Things You Don’t Plan for When House Shopping

Last night, we toured a couple houses. During one visit, the kids and I were checking out the deck. I left the back door slightly ajar because it was drizzly and I had no intention of staying outside long. Wrong move.


A streak of grayish-black fur darted between the kids and I into the house. I screamed, sure it was a raccoon. Grace screamed. Gavin said, “What the heck was that!?” (I didn’t correct him for being fresh because, in his defense, it was pretty scary. I am actually quite thankful that “heck” was his word of choice here.)

I poked my head into the house to see what it was. Not a raccoon. Just a cat – with his tail high in the air, sauntering through the kitchen like he owned the place. For all I know, maybe he did.

Still. I let a cat into someone’s house and had no idea if it lived there. What if we couldn’t get it back out? That almost forces us into making an offer, doesn’t it?!

Kenny and the realtor were in another part of the house. Because the kids were a little scared and still standing on the back porch, I yelled – “Uhhhh – I let a cat in the house.” Crickets. “KENNY. I let a CAT into THIS HOUSE WE ARE IN RIGHT NOW.” Kenny: “What?” Me: “Look around – there should be a cat running past you – get him! Get him!” Kenny flung the front door open. Nice try, buddy. The cat ignored that and ran upstairs.

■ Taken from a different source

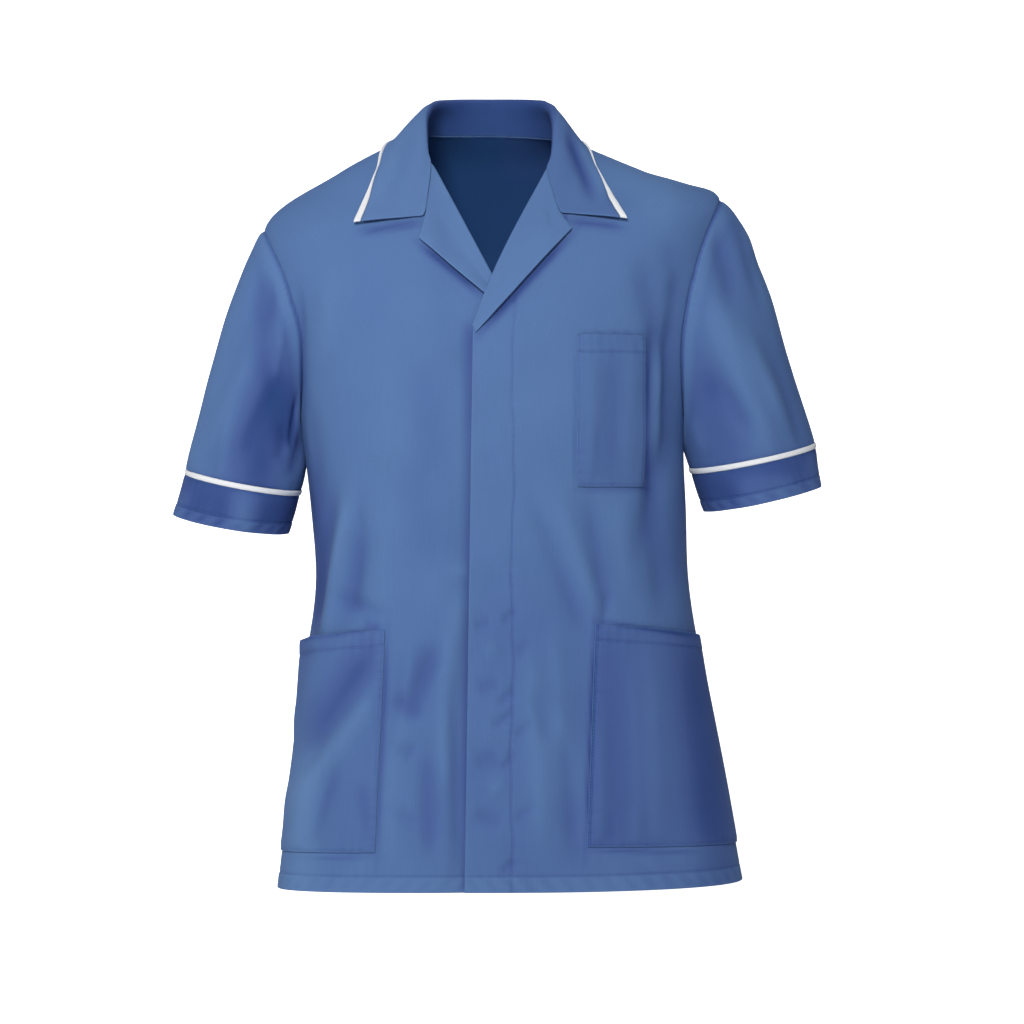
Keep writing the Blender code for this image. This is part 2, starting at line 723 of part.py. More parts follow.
def make_sleeve(side):
    """A sleeve: lines that leave the armhole and bend down to the ring at the top of the cuff."""
    start, start_normals = armhole_ring(side)
    start = start + np.array([SIDES[side] * SLEEVE_STAND_OFF, 0, 0])
    turn = np.linspace(0, 2 * np.pi, 2 * UPPER_ROWS + 1)[:-1]
    end = cuff_point(side, turn, 0.0)
    leave = sleeve_leaving(side)
    arrive = unit(np.array(SLEEVE_LEAN[side])) * CUFF_REACH
    t = np.linspace(0, 1, SLEEVE_ROWS + 1)[:, None, None]
    grid = (
        (1 + 2 * t) * (1 - t) ** 2 * start
        + t * (1 - t) ** 2 * leave
        + t * t * (3 - 2 * t) * end
        + t * t * (t - 1) * arrive
    )
    normals = ring_normals(grid)
    agree = smooth((normals[0] * start_normals).sum(-1) / 0.5)[:, None]
    normals[0] = unit(normals[0] * (1 - agree) + start_normals * agree)
    grid = grid + normals * sleeve_folds(turn[None], t[:, :, 0])[..., None]
    outer = pull_in(grid, SEAM_HALF_GAP, round_row=True)
    inner = pull_in(grid - normals * WALL, SEAM_HALF_GAP, round_row=True)
    name = "sleeve_" + side
    make_wall(name, outer, inner, cloth_material(name), round_row=True)


def make_cuff(side):
    """The cuff below the sleeve, with its piping between them."""
    turn = np.linspace(0, 2 * np.pi, 2 * UPPER_ROWS + 1)[:-1]
    rings = SLEEVE_RINGS[side] * MM
    height = np.linalg.norm(rings[1, :3] - rings[0, :3])
    split = CUFF_PIPING_HEIGHT / height
    for name, rows, low, high, wall, proud, material in (
        ("cuff_piping_", 1, 0.0, split, PIPING_WALL, PIPING_PROUD, piping_material),
        ("cuff_", CUFF_ROWS, split, 1.0, WALL, 0.0, cloth_material),
    ):
        down = np.linspace(low, high, rows + 1)[:, None]
        grid = cuff_point(side, turn[None], down)
        normals = ring_normals(grid)
        outer = pull_in(grid + normals * proud, SEAM_HALF_GAP, round_row=True)
        inner = outer - normals * wall
        make_wall(name + side, outer, inner, material(name + side), round_row=True)


def collar_half_neck(side):
    """(angle, level) round half the neck, from the gorge to the middle of the back, with each panel's points."""
    front = between(front_neck(side), NECK_ROWS)
    back = np.linspace(np.pi / 2, np.pi, BACK_NECK_COLUMNS // 2 + 1)[1:]
    back = np.stack([SIDES[side] * back, np.full(len(back), NECK_LEVEL)], axis=-1)
    return np.concatenate([front, back])


def collar_fall_net(side, neck, share, falls):
    """(angle, level) on the body below each point of the collar's fall: from the neck, round the gorge's bend
    near the front end, to the outer edge."""
    ahead = along_in_front([COLLAR_POINT[side], COLLAR_EDGE_TOP[side]], 3)
    behind = COLLAR_EDGE[side][:, 1:] * (SIDES[side] * np.pi / 180, 1.0)
    shares = np.r_[COLLAR_EDGE_SHARES, COLLAR_EDGE[side][:, 0]]
    edge = curve_through(shares, np.concatenate([ahead, behind]), share)
    corners = np.array([ROLL_TOP[side], GORGE_END[side], COLLAR_POINT[side]])
    fine = np.linspace(0, 1, 61)
    view = np.stack(
        [np.interp(fine, (0.0, GORGE_SHARE, 1.0), corners[:, k]) for k in (0, 1)]
    )
    end = np.stack(place_in_front(view[0], view[1]), axis=-1)
    bend = end - (end[0] + (end[-1] - end[0]) * fine[:, None])
    bends = np.stack([np.interp(falls, fine, bend[:, k]) for k in (0, 1)], axis=-1)
    fade = 1 - smooth(share / GORGE_FADE)
    straight = neck[:, None] + (edge - neck)[:, None] * falls[..., None]
    return straight + bends * fade[:, None, None]


def collar_half(side, end_width=0.0, falls=None):
    """Outer surface of half the collar, a row a station from the gorge to the middle of the back: up the inner
    face of the stand, over the roll and down the fall."""
    neck = collar_half_neck(side)
    base, normals = body_cloth(neck[:, 0], neck[:, 1])
    run = np.r_[0, np.cumsum(np.linalg.norm(np.diff(base, axis=0), axis=1))]
    share = run / run[-1]
    way = np.array([SIDES[side], 1.0, 1.0])
    first = (base[0] + normals[0] * COLLAR_START_HEIGHT) / MM
    start = COLLAR_START[side]
    shares = np.r_[start, COLLAR_ROLLS[:, 0]]
    crests = np.concatenate([[first], COLLAR_ROLLS[:, 1:] * way])
    crest = curve_through(shares, crests, start + (1 - start) * share) * MM
    out = unit(normals * (1, 1, 0))
    up = np.array([0.0, 0.0, 1.0])
    height = np.linalg.norm(crest - base, axis=1)[:, None]
    size = np.clip(height / (12 * MM), 0.45, 1.0) * MM
    rise = unit(np.cross(np.gradient(base, axis=0), normals))
    rise = rise * np.sign(rise[-1, 2])
    foot = base - normals * WALL + rise * NECK_GAP
    clear = rise * COLLAR_CLEAR * (1 - smooth(share / 0.25))[:, None]
    crest = crest + clear
    inside = crest - out * 3.6 * size - up * 5.0 * size
    shoulder = crest + out * 2.6 * size - up * 1.6 * size
    stand = [
        foot,
        (foot + inside + clear) * 0.5,
        inside,
        crest - out * 2.3 * size - up * 1.3 * size,
        crest,
        shoulder,
    ]
    edge_net = collar_fall_net(side, neck, share, np.ones((len(share), 1)))
    edge = body_cloth(edge_net[..., 0], edge_net[..., 1])[0][:, 0]
    length = np.linalg.norm(edge - base, axis=1)
    last = 1 - end_width / length
    if falls is None:
        falls = np.array(COLLAR_FALL_SHARES)[None] * np.ones((len(share), 1))
        falls = np.concatenate([falls, last[:, None]], axis=1)
    else:
        falls = last[:, None] + (1 - last[:, None]) * np.asarray(falls)[None]
    net = collar_fall_net(side, neck, share, falls)
    points, fall_normals = body_cloth(net[..., 0], net[..., 1])
    lift = COLLAR_LIFT + COLLAR_SHOULDER_LIFT * smooth(share / 0.4)[:, None, None]
    lying = points + fall_normals * lift
    landing = COLLAR_LANDING - 0.3 * (1 - smooth(share / 0.35))
    left = 1 - smooth(falls / landing[:, None])
    start = (shoulder - (base + normals * COLLAR_LIFT))[:, None]
    fall = lying + start * left[..., None]
    return np.stack(stand, axis=1), fall, foot + normals * WALL


def join_halves(right, left):
    """One run of stations from the right gorge round the back to the left gorge."""
    return np.concatenate([right, left[-2::-1]])


def grid_normals(grid):
    normals = np.cross(np.gradient(grid, axis=0), np.gradient(grid, axis=1))
    return unit(normals)


def make_collar():
    """The collar in one piece, and the piping along its outer edge."""
    halves = [collar_half(side, COLLAR_PIPING_WIDTH) for side in ("right", "left")]
    surface = join_halves(*[np.concatenate(half[:2], axis=1) for half in halves])
    normals = grid_normals(surface)
    middle = len(surface) // 2
    if normals[middle, -1, 1] < 0:
        normals = -normals
    under = surface - normals * WALL
    under[:, 0] = join_halves(halves[0][2], halves[1][2])
    outer = pull_in(surface, SEAM_HALF_GAP)
    inner = pull_in(under, SEAM_HALF_GAP)
    for face in (outer, inner):
        part_at_gorge(face, 0, 1, STAND_COLUMNS)
        part_at_gorge(face, -1, -2, STAND_COLUMNS)
    make_wall("collar", outer, inner, cloth_material("collar"))
    halves = [
        collar_half(side, COLLAR_PIPING_WIDTH, falls=(PIPING_SEAM_SHARE, 1.0))[1]
        for side in ("right", "left")
    ]
    strip = join_halves(*halves)
    normals = grid_normals(strip)
    if normals[middle, -1, 1] < 0:
        normals = -normals
    outer = pull_in(strip + normals * PIPING_PROUD, SEAM_HALF_GAP)
    inner = pull_in(strip + normals * (PIPING_PROUD - PIPING_WALL), SEAM_HALF_GAP)
    for face in (outer, inner):
        part_at_gorge(face, 0, 1, 0)
        part_at_gorge(face, -1, -2, 0)
    make_wall("collar_piping", outer, inner, piping_material("collar_piping"))


def whole_between(low, high):
    """Every whole number between two ends, kept clear of both."""
    return np.arange(np.floor(low + 0.2) + 1, np.ceil(high - 0.2))


def halve_rims(grid):
    """Adds a row or column halfway across each outermost band of a grid."""
    for _ in range(2):
        first, last = (grid[:1] + grid[1:2]) / 2, (grid[-2:-1] + grid[-1:]) / 2
        grid = np.concatenate([grid[:1], first, grid[1:-1], last, grid[-1:]]).T
    return grid


def pocket_grid(inner, outer, bottom, top):
    """Rows and columns of a pocket on its front: the front's own inside, and the pocket's four edges, each a
    run of (row, column), at its rim."""
    rows = whole_between(bottom[:, 0].max(), top[:, 0].min())
    columns = whole_between(inner[:, 1].max(), outer[:, 1].min())
    row = np.tile(np.r_[0.0, rows, 0.0][:, None], (1, len(columns) + 2))
    column = np.tile(np.r_[0.0, columns, 0.0][None], (len(rows) + 2, 1))
    row[0, 1:-1] = np.interp(columns, bottom[:, 1], bottom[:, 0])
    row[-1, 1:-1] = np.interp(columns, top[:, 1], top[:, 0])
    column[1:-1, 0] = np.interp(rows, inner[:, 0], inner[:, 1])
    column[1:-1, -1] = np.interp(rows, outer[:, 0], outer[:, 1])
    for i, edge in ((0, bottom), (-1, top)):
        for j in (0, -1):
            row[i, j], column[i, j] = edge[j]
    return halve_rims(row), halve_rims(column)


def make_pocket(name, side, edges, gape=0.0):
    """A patch pocket on a front's own facets, moved out, whose top stands off by its gape. Its edges are runs
    of (angle, level): inner and outer upwards, bottom and top from inner to outer."""
    edges = [np.stack(facet_index(side, *edge.T), axis=-1) for edge in edges]
    row, column = pocket_grid(*edges)
    base, away = on_front(side, row, column)
    across = (column - column[:, :1]) / (column[:, -1:] - column[:, :1])
    up = (row - row[:1]) / (row[-1:] - row[:1])
    bulge = smooth(across / 0.6) * smooth((1 - across) / 0.2)
    stand_off = gape * bulge * (0.25 * up + 0.75 * smooth((up - 0.3) / 0.7))
    outer = base + away * (LAYER_GAP + POCKET_WALL + stand_off)[..., None]
    inner = outer - away * POCKET_WALL
    make_wall(name, outer, inner, cloth_material(name), even_split=True)


def straight(start, end):
    """Points along a straight line between two pairs of values."""
    share = np.linspace(0, 1, 25)[:, None]
    return np.asarray(start) * (1 - share) + np.asarray(end) * share


def make_chest_pocket():
    x0, x1 = CHEST_POCKET_X
    z0, z1 = CHEST_POCKET_Z
    lines = [
        straight((x0, z0), (x0, z1)),
        straight((x1, z0), (x1, z1)),
        straight((x0, z0), (x1, z0)),
        straight((x0, z1), (x1, z1)),
    ]
    edges = [np.stack(place_in_front(line[:, 0], line[:, 1]), axis=-1) for line in lines]
    make_pocket("chest_pocket", "left", edges)


def make_hip_pocket(side):
    """A hip pocket from its inner edge to the side seam, whose top stands off the body."""
    top_x, top_z, bottom_x, bottom_z, side_top_z, side_bottom_z, gape = HIP_POCKETS[side]
    heights = RINGS[:6, RING_COLUMNS.index(side + "_z")]
    side_levels = np.interp((side_bottom_z, side_top_z), heights, RINGS[:6, 0])
    side_angle = SIDES[side] * np.radians(POCKET_SIDE_DEGREES)
    line = straight((bottom_x, bottom_z), (top_x, top_z))
    inner = np.stack(place_in_front(line[:, 0], line[:, 1]), axis=-1)
    outer = straight((side_angle, side_levels[0]), (side_angle, side_levels[1]))
    bottom, top = straight(inner[0], outer[0]), straight(inner[-1], outer[-1])
    make_pocket("hip_pocket_" + side, side, [inner, outer, bottom, top], gape * MM)


def main():
    clear_scene()
    make_panel("back", back_net())
    for side in SIDES:
        make_panel("front_" + side, front_net(side), side)
        make_lapel(side)
        make_sleeve(side)
        make_cuff(side)
        make_hip_pocket(side)
    make_chest_pocket()
    make_collar()


main()
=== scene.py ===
import bpy
import numpy as np
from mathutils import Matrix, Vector


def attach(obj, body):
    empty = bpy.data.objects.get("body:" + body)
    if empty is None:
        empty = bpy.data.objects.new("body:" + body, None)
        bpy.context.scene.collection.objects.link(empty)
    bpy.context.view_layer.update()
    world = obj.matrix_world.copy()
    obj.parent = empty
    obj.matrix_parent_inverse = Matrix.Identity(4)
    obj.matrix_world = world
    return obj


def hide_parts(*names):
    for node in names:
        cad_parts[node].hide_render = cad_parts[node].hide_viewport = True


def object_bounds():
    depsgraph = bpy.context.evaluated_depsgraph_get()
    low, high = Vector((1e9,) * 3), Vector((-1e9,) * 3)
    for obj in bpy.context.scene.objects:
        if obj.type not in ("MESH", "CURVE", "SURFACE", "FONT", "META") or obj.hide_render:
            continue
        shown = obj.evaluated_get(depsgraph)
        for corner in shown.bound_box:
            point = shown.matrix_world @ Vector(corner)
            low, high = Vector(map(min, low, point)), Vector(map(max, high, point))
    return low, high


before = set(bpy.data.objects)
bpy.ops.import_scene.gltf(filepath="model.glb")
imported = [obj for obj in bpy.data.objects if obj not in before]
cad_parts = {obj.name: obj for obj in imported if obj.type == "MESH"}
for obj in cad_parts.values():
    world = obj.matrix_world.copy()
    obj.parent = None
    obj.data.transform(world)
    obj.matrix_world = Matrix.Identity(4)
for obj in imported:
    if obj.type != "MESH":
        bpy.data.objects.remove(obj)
CAD_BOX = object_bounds()

# Work tunic, worn shape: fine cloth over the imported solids, with seams, stitches, finishes and stage.
# Frame: metres, +Z up, the front towards -Y. Left, towards +X, and right are the wearer's.
# Tables are in millimetres. The tables of the form repeat those of the part's source.

bl_info = {
    "name": "Work Tunic",
    "version": (1, 0, 0),
    "blender": (4, 5, 0),
    "location": "View3D > Sidebar > Tunic",
    "description": "Short-sleeved work tunic in blue twill with white piping",
    "category": "Add Mesh",
}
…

Gavin and Grace were cowering behind me, now in the kitchen. The realtor tried shooing it out the front door with a piece of paper. Didn’t work. Kenny tried to scoop it up. Swing and a miss. That cat was bouncy. He tried again and luckily caught him. He was a friendly cat and let Kenny carry him through the house to the back door. Thank goodness. I don’t have to make an offer on that house now.